*What is being asked*: Go through the records underneath and count the lines that include the string "included". Give nothing but the number.

*Records shown*:
-------------------------

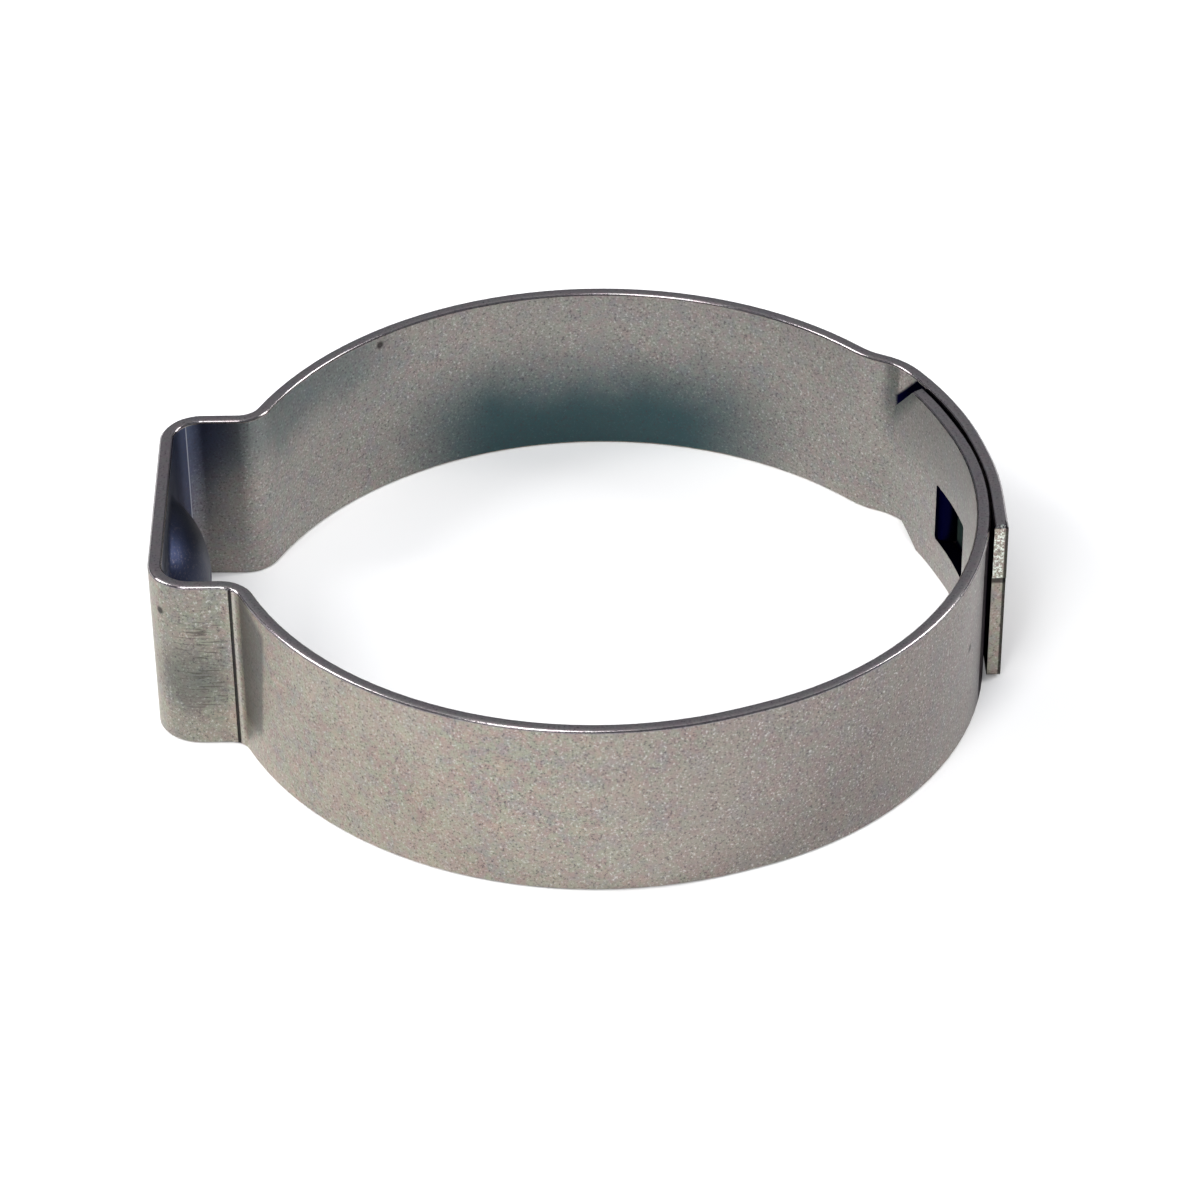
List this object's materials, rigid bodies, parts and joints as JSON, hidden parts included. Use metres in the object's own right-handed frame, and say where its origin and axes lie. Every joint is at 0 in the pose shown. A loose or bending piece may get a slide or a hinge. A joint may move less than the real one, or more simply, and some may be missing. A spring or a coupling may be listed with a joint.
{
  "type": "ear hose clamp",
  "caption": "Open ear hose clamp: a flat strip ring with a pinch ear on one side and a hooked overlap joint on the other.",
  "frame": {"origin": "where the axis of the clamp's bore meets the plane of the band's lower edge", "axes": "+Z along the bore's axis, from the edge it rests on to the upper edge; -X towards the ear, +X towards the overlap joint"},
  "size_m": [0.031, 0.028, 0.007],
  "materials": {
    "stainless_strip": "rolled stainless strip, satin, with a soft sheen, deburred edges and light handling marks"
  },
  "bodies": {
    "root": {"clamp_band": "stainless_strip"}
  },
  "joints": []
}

-------------------------

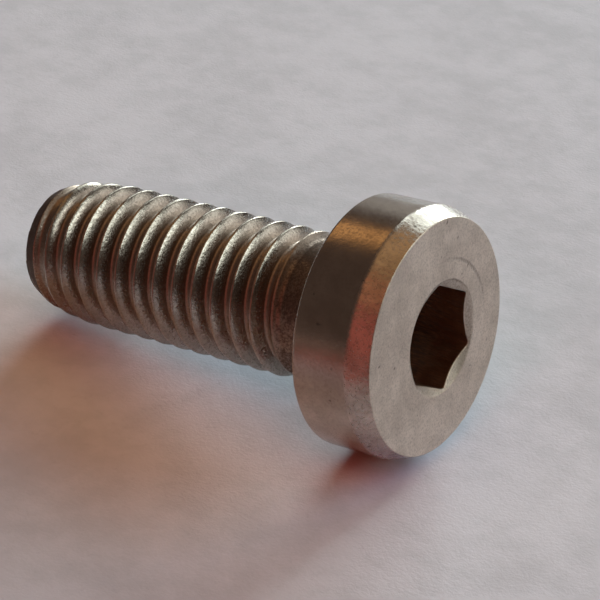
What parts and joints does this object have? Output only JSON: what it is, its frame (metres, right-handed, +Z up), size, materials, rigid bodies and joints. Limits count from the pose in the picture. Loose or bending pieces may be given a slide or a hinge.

-------------------------

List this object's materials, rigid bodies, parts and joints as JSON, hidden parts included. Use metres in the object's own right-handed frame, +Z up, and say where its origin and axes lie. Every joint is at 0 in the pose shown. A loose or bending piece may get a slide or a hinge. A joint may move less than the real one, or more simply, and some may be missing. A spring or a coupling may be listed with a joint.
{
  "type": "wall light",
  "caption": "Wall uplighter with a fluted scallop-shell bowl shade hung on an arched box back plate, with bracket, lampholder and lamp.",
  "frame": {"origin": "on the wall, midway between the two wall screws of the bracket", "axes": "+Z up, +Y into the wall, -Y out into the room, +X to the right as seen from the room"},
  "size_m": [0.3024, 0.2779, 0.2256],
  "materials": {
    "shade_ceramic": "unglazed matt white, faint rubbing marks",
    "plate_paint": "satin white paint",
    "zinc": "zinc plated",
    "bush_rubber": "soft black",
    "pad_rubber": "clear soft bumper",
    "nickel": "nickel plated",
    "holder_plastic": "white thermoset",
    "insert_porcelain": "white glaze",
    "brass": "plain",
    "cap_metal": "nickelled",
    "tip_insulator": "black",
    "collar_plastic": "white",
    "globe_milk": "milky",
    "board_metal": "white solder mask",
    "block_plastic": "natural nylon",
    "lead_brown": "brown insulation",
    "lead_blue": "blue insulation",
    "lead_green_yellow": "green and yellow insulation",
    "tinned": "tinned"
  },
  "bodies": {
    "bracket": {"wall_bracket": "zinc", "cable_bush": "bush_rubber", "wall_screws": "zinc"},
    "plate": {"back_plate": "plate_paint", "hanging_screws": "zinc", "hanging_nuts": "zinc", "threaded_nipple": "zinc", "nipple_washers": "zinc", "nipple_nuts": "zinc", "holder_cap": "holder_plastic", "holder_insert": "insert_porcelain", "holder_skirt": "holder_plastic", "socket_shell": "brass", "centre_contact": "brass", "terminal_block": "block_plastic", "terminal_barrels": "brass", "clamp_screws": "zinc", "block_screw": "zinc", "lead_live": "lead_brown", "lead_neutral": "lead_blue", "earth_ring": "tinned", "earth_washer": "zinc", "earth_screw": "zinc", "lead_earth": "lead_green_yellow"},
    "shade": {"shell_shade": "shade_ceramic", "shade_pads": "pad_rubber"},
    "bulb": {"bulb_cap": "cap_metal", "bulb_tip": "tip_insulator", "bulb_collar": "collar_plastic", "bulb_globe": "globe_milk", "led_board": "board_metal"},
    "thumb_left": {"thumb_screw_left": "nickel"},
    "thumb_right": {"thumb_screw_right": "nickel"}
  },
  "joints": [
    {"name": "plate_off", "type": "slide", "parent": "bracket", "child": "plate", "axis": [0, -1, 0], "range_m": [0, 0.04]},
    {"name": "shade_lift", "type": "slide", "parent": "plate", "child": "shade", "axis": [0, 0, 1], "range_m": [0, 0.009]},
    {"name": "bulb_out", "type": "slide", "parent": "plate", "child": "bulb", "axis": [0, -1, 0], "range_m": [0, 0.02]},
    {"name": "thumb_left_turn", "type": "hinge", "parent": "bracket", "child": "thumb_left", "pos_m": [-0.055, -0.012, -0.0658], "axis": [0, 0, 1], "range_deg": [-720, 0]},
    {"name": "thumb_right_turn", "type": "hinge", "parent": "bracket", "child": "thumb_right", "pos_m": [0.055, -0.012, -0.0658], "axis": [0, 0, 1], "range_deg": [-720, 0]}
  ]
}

-------------------------

*Solution to the problem*: 2